Irène Mainguy nous offre un ouvrage important pour penser l’initiation, sous la forme d’une synthèse documentaire. « Cette formule, précise-t-elle, permet de prendre en compte objectivement toutes les thèses en présence, qu’elles soient divergentes ou nettement antithétiques. Il est essentiel, si possible, que tous les aspects du sujet soient abordés, qu’ils soient ethnologiques, philosophiques ou métaphysiques, par des spécialistes s’étant exprimés avec leurs points de vue parfois opposés, mais néanmoins complémentaires. »
La matière rassemblée est riche, dense et sa pertinence permet d’envisager cinq questions qui nous sont posées aujourd’hui : « 1) Est-il nécessaire d’être reçu dans une Voie initiatique pour réaliser toutes ses potentialités ? 2) Dans le monde contemporain, qui se caractérise par un matérialisme croissant, quelle place reste-t-il à la voie initiatique et à son idéal ? 3) Doit-on considérer aujourd’hui l’initiation maçonnique comme un mythe ou une réalité ? 4) La franc-maçonnerie est-elle une école de rationalisme ou de spiritualité ? 5) Que peut apporter l’initiation maçonnique à l’homme ou à la femme d’aujourd’hui en ce XXIe siècle ? »
L’étude commence par l’approche lexicographique. L’étymologie latine, l’étymologie grecque, le regard antique, le regard contemporain, la place des rites de passage, les différentes formes d’initiation, déterminent non pas un langage mais des langages de l’initiation.
L’initiation est spirituelle. Il peut aussi être question d’une spiritualité laïque. Dans ces multiples formes, elle s’envisage comme un dépassement de notre condition actuelle, un accès à une connaissance plus vaste, voire à une transcendance. Cela conduit à une distinction entre profane et sacré, à la notion d’évolution, d’éveil mais aussi au sujet fondamental de la transmission et de la fonction initiatique des mythes et des légendes. L’observation des rites de passage permet de dégager une structure à travers les convergences et les constantes des différents rites.
L’une des entrées les plus intéressantes est celle des valeurs. Les rites initiatiques modifient nos modèles du monde et installent des valeurs. Ce sont des valeurs d’enseignement moral et de vertu, de récompense et de couronnement d’un effort, des valeurs spirituelles, ésotériques, élitistes. Elles peuvent être individuelles ou universelles, hiérarchiques ou non, irréversibles, virtuelles ou effectives…
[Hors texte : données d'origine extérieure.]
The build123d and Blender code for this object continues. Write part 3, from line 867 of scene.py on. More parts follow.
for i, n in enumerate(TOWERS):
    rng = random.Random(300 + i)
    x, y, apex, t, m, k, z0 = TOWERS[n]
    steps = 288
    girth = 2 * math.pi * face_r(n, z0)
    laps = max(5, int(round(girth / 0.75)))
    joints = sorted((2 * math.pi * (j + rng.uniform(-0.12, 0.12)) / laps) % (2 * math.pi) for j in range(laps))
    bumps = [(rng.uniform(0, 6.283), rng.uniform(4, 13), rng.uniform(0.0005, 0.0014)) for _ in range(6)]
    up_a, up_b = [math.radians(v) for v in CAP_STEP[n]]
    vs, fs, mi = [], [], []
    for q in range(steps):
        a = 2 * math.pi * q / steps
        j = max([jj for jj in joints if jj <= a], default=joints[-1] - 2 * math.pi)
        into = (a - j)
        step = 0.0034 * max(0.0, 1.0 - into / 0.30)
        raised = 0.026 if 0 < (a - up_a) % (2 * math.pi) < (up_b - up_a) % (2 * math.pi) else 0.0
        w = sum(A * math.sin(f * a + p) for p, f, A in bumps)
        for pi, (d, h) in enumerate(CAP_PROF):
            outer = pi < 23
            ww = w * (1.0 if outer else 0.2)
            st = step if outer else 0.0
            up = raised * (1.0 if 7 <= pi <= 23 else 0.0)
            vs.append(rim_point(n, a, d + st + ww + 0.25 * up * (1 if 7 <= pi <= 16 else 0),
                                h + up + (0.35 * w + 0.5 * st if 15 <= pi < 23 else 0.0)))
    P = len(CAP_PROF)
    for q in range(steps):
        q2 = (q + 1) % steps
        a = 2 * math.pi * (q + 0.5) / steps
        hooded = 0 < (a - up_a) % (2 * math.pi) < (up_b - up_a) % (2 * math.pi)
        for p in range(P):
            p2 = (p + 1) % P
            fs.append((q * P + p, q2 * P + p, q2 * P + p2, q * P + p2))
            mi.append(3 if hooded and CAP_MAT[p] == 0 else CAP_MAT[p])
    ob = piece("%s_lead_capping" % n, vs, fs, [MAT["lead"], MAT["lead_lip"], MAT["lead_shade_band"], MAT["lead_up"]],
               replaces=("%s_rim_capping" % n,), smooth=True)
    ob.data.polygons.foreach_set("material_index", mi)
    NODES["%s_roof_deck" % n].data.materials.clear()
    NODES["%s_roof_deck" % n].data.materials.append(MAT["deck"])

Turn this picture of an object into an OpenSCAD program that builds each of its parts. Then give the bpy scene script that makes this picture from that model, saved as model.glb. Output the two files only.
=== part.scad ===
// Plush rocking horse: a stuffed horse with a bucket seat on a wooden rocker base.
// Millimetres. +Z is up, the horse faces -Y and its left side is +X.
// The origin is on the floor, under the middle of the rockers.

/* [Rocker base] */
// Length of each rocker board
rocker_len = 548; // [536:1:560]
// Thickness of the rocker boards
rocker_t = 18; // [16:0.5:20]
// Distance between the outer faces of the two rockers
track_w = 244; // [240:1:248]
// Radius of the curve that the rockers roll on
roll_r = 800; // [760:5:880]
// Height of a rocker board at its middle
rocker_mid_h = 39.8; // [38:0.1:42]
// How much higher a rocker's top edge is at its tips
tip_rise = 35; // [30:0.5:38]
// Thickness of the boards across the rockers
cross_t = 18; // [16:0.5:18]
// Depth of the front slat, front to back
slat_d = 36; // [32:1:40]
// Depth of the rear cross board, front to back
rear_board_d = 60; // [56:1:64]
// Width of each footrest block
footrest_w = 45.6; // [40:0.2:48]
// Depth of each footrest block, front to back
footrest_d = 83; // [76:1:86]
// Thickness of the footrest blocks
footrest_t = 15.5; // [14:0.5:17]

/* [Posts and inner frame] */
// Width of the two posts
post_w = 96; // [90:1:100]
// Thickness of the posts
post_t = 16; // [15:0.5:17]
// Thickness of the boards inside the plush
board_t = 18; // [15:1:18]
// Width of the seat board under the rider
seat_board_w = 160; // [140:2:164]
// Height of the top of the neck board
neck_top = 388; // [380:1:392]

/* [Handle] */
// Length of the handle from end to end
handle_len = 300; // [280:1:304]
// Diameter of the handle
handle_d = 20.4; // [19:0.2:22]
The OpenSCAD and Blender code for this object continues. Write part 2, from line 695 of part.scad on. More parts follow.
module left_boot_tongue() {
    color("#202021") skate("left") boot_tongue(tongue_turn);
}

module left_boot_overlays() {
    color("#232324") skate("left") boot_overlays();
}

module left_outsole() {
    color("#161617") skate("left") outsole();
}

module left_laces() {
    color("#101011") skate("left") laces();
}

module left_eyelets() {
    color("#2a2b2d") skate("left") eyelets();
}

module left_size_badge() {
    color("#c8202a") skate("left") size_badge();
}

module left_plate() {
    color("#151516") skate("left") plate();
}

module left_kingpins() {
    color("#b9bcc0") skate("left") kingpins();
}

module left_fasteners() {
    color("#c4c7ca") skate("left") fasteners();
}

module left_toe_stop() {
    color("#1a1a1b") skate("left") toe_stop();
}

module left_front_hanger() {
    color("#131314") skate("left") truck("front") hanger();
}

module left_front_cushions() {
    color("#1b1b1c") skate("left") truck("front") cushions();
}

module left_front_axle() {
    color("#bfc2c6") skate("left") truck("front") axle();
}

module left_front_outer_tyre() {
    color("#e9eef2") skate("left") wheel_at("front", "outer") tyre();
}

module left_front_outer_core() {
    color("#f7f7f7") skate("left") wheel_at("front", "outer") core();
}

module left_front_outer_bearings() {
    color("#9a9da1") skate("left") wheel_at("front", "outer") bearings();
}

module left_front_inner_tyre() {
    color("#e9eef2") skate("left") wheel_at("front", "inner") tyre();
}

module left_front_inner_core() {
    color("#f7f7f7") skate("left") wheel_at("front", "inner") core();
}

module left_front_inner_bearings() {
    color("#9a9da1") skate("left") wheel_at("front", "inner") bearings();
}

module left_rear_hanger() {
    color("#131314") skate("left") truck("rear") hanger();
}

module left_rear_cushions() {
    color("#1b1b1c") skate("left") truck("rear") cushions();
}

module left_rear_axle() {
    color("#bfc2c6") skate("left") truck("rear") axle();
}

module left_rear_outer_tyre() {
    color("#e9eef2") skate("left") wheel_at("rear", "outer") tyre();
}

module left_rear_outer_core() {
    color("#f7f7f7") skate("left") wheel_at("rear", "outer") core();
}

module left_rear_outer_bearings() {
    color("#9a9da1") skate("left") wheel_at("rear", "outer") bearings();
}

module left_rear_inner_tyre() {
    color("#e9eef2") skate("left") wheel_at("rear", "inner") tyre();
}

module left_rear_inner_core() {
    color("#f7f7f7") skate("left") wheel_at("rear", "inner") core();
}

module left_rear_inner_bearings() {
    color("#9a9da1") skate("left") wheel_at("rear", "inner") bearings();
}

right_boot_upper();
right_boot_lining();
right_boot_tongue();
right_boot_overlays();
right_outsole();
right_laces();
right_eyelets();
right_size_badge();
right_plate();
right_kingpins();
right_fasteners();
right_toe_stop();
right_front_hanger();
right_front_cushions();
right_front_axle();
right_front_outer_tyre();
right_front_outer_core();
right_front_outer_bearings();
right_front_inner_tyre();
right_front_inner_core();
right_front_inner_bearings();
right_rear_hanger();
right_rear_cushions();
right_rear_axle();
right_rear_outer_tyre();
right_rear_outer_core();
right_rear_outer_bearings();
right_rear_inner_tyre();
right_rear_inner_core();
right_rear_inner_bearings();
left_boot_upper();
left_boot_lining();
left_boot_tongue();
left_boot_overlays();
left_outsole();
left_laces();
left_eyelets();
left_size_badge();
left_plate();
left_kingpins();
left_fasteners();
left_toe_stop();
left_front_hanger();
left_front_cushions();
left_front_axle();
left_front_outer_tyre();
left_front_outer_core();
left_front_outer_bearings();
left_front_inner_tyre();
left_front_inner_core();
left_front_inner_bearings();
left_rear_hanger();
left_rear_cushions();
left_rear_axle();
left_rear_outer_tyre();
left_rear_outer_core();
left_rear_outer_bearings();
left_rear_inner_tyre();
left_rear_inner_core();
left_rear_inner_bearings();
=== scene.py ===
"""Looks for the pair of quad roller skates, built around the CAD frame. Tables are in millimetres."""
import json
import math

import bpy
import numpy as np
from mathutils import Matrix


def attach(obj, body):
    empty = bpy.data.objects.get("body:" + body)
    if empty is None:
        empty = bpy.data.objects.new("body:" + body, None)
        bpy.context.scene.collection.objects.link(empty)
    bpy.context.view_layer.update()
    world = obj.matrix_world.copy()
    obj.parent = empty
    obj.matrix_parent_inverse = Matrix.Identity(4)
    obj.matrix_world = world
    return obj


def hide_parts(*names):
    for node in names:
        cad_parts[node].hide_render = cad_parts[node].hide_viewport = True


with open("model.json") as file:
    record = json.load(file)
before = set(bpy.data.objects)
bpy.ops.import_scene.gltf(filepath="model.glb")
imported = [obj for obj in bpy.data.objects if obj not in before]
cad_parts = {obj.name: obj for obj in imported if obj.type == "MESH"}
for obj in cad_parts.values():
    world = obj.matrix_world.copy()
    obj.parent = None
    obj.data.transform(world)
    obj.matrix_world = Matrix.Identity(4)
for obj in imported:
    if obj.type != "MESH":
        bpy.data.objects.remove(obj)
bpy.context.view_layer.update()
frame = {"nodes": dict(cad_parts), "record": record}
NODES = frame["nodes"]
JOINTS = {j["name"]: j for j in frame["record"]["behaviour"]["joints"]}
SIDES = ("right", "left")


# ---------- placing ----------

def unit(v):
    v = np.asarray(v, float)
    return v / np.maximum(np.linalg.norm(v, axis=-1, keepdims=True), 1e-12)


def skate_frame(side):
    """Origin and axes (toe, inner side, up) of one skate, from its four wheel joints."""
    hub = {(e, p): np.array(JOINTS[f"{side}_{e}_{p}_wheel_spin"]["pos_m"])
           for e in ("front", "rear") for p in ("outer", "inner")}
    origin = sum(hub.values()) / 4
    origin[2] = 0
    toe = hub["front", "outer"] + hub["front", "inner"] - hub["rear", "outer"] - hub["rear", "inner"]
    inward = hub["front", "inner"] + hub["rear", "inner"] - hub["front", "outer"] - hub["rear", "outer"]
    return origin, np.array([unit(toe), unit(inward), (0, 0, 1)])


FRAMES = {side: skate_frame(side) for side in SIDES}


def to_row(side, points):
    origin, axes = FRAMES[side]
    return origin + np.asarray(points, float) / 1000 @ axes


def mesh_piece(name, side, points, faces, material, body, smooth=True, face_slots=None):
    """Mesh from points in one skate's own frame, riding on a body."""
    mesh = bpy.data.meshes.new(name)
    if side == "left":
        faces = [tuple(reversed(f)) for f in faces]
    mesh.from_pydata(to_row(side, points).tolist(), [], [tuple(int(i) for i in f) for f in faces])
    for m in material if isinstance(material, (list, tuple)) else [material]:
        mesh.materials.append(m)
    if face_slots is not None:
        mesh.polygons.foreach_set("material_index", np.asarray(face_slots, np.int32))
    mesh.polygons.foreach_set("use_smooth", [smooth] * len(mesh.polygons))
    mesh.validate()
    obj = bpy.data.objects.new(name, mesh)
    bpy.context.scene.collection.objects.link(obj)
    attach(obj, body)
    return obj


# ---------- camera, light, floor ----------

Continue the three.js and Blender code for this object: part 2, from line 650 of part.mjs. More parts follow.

Nous retrouvons ces valeurs contextualisées dans la spécificité de l’initiation maçonnique. La Franc-maçonnerie est une institution initiatique à la fois classique et particulière. Beaucoup d’archétypes et de mythèmes à l’œuvre dans l’initiation maçonnique font partie de l’héritage commun de l’humanité, d’autres sont propres au monde chrétien. La question des femmes en Franc-maçonnerie est une porte pour mieux cerner ce qu’est l’initiation.
Irène Mainguy envisage la place de l’initiation dans les temps à venir. Il semble à travers les différentes approches envisagées que la fonction initiatique ne peut que perdurer, à la fois dans la sphère spirituelle et dans la sphère sociétale. Il n’est pas anodin que l’ouvrage se conclut par un conte initiatique, Les trois bougies de la saint Jean, qui met en scène Maître Janus et une jeune fille.
Alors qu’il nous manque toujours une véritable épistémologie de l’initiation, ce livre contribue à son élaboration par le croisement des regards, des modèles théoriques et, au final, de l’expérience de chacun.